__REQUIRED TASK__
Up to and including the line containing "farthest = 20", please reproduce the lines of the listing below, starting from the top.

__MATERIAL__

* START *

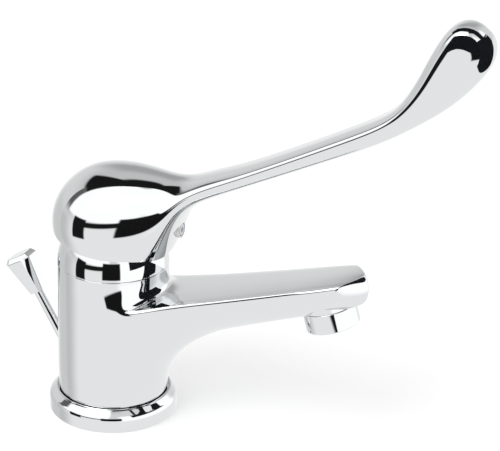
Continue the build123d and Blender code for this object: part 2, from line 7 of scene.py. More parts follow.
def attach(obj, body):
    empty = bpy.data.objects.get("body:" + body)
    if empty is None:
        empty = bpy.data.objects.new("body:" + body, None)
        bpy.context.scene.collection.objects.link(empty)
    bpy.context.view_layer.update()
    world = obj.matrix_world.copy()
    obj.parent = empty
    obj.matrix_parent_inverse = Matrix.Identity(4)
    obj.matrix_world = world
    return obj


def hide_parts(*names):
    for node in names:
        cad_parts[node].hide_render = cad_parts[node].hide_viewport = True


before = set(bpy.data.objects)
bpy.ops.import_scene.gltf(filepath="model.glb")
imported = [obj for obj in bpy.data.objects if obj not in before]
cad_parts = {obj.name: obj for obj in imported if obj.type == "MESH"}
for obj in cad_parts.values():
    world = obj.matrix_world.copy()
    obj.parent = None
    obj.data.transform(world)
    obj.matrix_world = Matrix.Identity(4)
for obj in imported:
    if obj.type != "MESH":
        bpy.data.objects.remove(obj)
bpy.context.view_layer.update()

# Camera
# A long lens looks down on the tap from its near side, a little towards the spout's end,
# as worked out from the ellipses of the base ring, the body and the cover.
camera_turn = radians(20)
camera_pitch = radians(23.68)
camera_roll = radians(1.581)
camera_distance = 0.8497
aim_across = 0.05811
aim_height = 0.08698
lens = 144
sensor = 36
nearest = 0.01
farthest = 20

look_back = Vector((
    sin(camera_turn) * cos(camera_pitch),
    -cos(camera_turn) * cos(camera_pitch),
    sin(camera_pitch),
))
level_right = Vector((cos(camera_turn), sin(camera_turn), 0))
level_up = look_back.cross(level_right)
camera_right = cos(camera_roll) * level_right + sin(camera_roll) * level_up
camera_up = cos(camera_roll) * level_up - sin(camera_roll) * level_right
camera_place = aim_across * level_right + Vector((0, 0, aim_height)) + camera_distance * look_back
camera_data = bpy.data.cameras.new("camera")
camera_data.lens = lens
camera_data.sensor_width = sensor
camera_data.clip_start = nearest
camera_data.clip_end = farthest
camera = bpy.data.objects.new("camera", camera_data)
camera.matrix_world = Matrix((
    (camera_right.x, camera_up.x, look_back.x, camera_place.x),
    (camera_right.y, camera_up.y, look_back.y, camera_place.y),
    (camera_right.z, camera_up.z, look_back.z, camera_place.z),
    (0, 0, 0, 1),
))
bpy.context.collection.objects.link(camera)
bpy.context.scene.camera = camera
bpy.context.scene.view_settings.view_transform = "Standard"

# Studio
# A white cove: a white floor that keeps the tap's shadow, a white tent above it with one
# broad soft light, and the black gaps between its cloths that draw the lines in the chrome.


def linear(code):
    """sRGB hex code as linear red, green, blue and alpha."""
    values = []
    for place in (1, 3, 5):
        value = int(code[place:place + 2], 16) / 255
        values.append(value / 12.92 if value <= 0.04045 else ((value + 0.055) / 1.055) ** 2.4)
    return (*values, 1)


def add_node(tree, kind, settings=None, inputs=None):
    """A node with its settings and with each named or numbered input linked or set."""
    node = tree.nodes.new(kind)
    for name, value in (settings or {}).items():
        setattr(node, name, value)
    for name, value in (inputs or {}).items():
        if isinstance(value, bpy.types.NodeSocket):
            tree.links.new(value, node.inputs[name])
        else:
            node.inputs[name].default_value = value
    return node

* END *

__THE ANSWER__
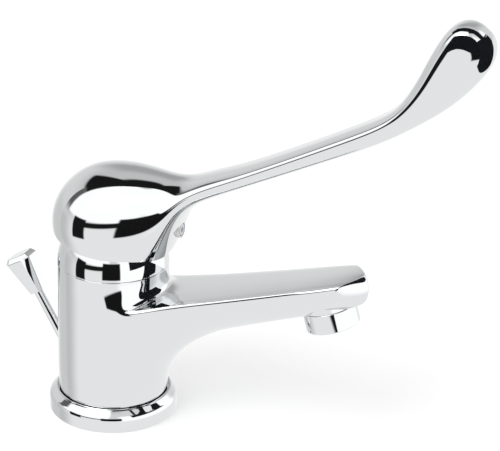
Continue the build123d and Blender code for this object: part 2, from line 7 of scene.py. More parts follow.
def attach(obj, body):
    empty = bpy.data.objects.get("body:" + body)
    if empty is None:
        empty = bpy.data.objects.new("body:" + body, None)
        bpy.context.scene.collection.objects.link(empty)
    bpy.context.view_layer.update()
    world = obj.matrix_world.copy()
    obj.parent = empty
    obj.matrix_parent_inverse = Matrix.Identity(4)
    obj.matrix_world = world
    return obj


def hide_parts(*names):
    for node in names:
        cad_parts[node].hide_render = cad_parts[node].hide_viewport = True


before = set(bpy.data.objects)
bpy.ops.import_scene.gltf(filepath="model.glb")
imported = [obj for obj in bpy.data.objects if obj not in before]
cad_parts = {obj.name: obj for obj in imported if obj.type == "MESH"}
for obj in cad_parts.values():
    world = obj.matrix_world.copy()
    obj.parent = None
    obj.data.transform(world)
    obj.matrix_world = Matrix.Identity(4)
for obj in imported:
    if obj.type != "MESH":
        bpy.data.objects.remove(obj)
bpy.context.view_layer.update()

# Camera
# A long lens looks down on the tap from its near side, a little towards the spout's end,
# as worked out from the ellipses of the base ring, the body and the cover.
camera_turn = radians(20)
camera_pitch = radians(23.68)
camera_roll = radians(1.581)
camera_distance = 0.8497
aim_across = 0.05811
aim_height = 0.08698
lens = 144
sensor = 36
nearest = 0.01
farthest = 20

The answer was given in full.